Обратимся теперь к тому, как советская пресса эпохи «перестройки» встретила выход «Комиссара».
Учитывая, что первый публичный показ «Комиссара» состоялся в 1987 — в гоД семидесятилетия советской власти, — кинокритик Елена Стишова опубликовала на страницах «Советского экрана» вполне традиционный для начала перестройки текст: «фильм «Комиссар» — произведение, отмеченное подлинно философской глубиной раздумий о революции и людях, за нее сражавшихся. Аскольдов одним из первых ввел в киноповествование о прошлом смысловой пласт современного сознания — как систему духовных координат. Экранное время сгущено. Действие происходит на границе реальности и мифа. В общей судьбе участников драмы высвечивается сверхсмысл, им неведомый, открывшийся только потомкам. наутро Клавдия уйдет умирать за правду, а Мария с Ефимом останутся нянчить ее сына. Это будет их вклад в дело революции» (Стишова, 1987: 1415).
Примерно в таком же ключе была выдержанна и статья кинокритика Константина Щербакова, отметившего, что «режиссер строит киноповествование на точных деталях, достоверных реалиях времени. Но сходясь, сталкиваясь, как в горячечных видениях Клавдии, они высекают поэтическую мысль, дают фильму новое — символическое, метафорическое измерение. И заскрежещет по песку беспомощно и бесплодно блеснувшая на солнце коса. И глядя в светящиеся покоем и счастьем глаза Клавдии, держащей на руках новорожденного, мы вспомним вдруг каменную деву Марию, мимо которой — помните, в начале картины — устало, не повернув голов, проехали товарищи комиссара Вавиловой… Под утро Клава возьмет на руки ребенка, покормит его грудью и, захлебываясь слезами, станет говорить бессмысленные, щемяще пронзительные, ласковые слова. А потом бережно положит дитя, глянет на него в последний раз и, выкрикнувши отчаянно: Мария! Мария! — бросится догонять уходящее красное войско» (Щербаков, 1987).

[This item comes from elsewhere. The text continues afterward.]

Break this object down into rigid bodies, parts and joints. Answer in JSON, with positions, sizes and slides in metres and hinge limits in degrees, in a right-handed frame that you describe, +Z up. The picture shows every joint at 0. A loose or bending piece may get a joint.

Кинокритик и литературовед Лев Аннинский (1934–2019) был уверен, что «потрясающая органичность Мордюковой в роли комиссара Вавиловой связана не только с номинальной верностью типажу но драма-то там и глубже, и темнее. Чем-то осложнена в Мордюковой простецкая природная сила, чем-то «уведена»; что-то демоническое проглядывает в здравомыслящей крестьянке, которая создана — любить, рожать, вести дом, а все-таки бросает дом, и ребенка бросает, и гибель любимого человека приемлет как фатальную неотвратимость: не удивляется смерти, не боится смерти, готова к смерти. В сокрушительной природной силе, которую вкладывает Мордюкова в образ «комиссарши», нет именно того, чего ждешь по номиналу и типажу: нет сцепки слов, нет сухого фанатического огня. Есть что-то более глубокое: то, что должно зацепиться за слова, должно загореться: какой-то просвет духа, провал духа, нечуемый демонизм, тихая доверчивость, перекрытая орущей решимостью. И эту потаенную драму в Мордюковой Аскольдов тоже учуял и понял, что она важнее номинальной горячечной веры, традиционно ожидаемой от «комиссара»… Это драма бытия, словно бы зависшего, словно бы приподнятого — то ли взрывом, то ли порывом, это бытие, зачарованное какой-то силой, грозящей, влекущей, гипнотической, сокрушительной, неотступной. Так возникает в фильме как бы третий полюс образного напряжения. Если первые два реализованы в зримых фигурах тяжелой, угрюмой комиссарши и легкого, как пух, еврея жестянщика, то третий полюс (точка опоры, точка отсчета) создается более всего самим поведением камеры. Это не что иное, как авторское присутствие, глаз наблюдателя, знающего о героях то, чего они о себе не знают. Нервный монтаж, прерывающийся ритм, пересекающиеся линии внутри кадрового напряжения — всем этим создается ощущение опасности, висящей в воздухе фильма. Ощущение катастрофы, войны. В чем мироконцепция Аскольдова? В ощущении катастрофы, распада единого, в безнадежной попытке свести края. Гражданской войны здесь ровно столько, сколько мы захотим извлечь. И столько же — отчаяния шестидесятников, на глазах которых обновление жизни, составляющее их судьбу, их веру, их бытийную задачу, — оборачивается цепочкой «аттракционов». Фактура теряет структуру» (Аннинский, 1991).